1733-11-25, de Voltaire [François Marie Arouet] à Jacques François Paul Aldonce de Sade.

J'interromps l'agonie pour vous dire que vous êtes une créature charmante Vous m'avez écrit une lettre qui me rendrait la santé si quelque chose pouvait me guérir.

On dit que vous allez être prêtre et grand vicaire. Voilà bien des sacrements à la fois dans une famille. C'est donc pour cela que vous me dites que vous allez renoncer à l'amour.

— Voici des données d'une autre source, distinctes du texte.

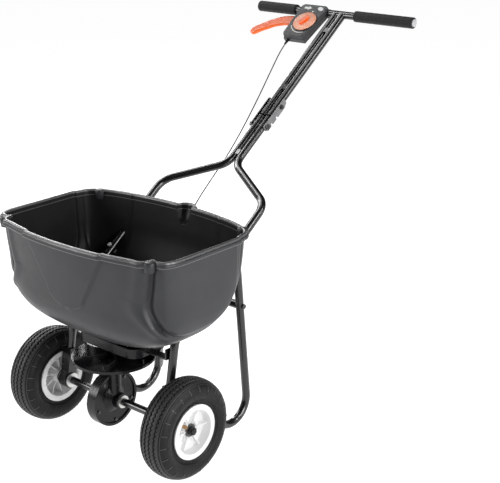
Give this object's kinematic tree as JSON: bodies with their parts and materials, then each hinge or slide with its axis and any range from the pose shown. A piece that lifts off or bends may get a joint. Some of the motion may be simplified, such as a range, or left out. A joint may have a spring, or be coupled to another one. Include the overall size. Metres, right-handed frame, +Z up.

Ainsi donc vous vous figurez,
Alors que vous possederez
Le triste nom de grand vicaire,
Qu'aussitôt vous renoncerez
A l'amour, au grand art de plaire.
Ah! tout prêtre que vous serez,
Seigneur, seigneur, vous aimerez.
Fussiez vous évêque ou st père,
Vous aimerez et vous plairez.
Voilà votre vrai ministère;
Vous aimerez et vous plairez,
Et toujours vous réussirez
Et dans l'église et dans Cythère.

Vos vers et votre prose sont bien assurément d'un homme qui sait plaire. Je suis si malade que je ne vous en dirai pas davantage et d'ailleurs que pourrais je vous dire de mieux sinon que je vous aime de tout mon cœur? J'ai envoyé trois Henriades de la nouvelle édition à m. de C . . . .par m. de Malijac, une par monsieur de Sozzi qui demeure à Lyon, vis à vis Bellecourt. Je ne lui écris point, et à vous je ne vous écris guère car je n'en peux plus. Adieu. Conservez bien votre santé; il est affreux de l'avoir perdue et d'aimer le plaisir. Vale, vale. Ne parlez pas à madame du Châtelet de son anglais. C'est un secret qu'il faut qu'elle vous apprenne. Adieu, je vous serai attaché tout le temps de ma courte et chienne de vie.

Volt.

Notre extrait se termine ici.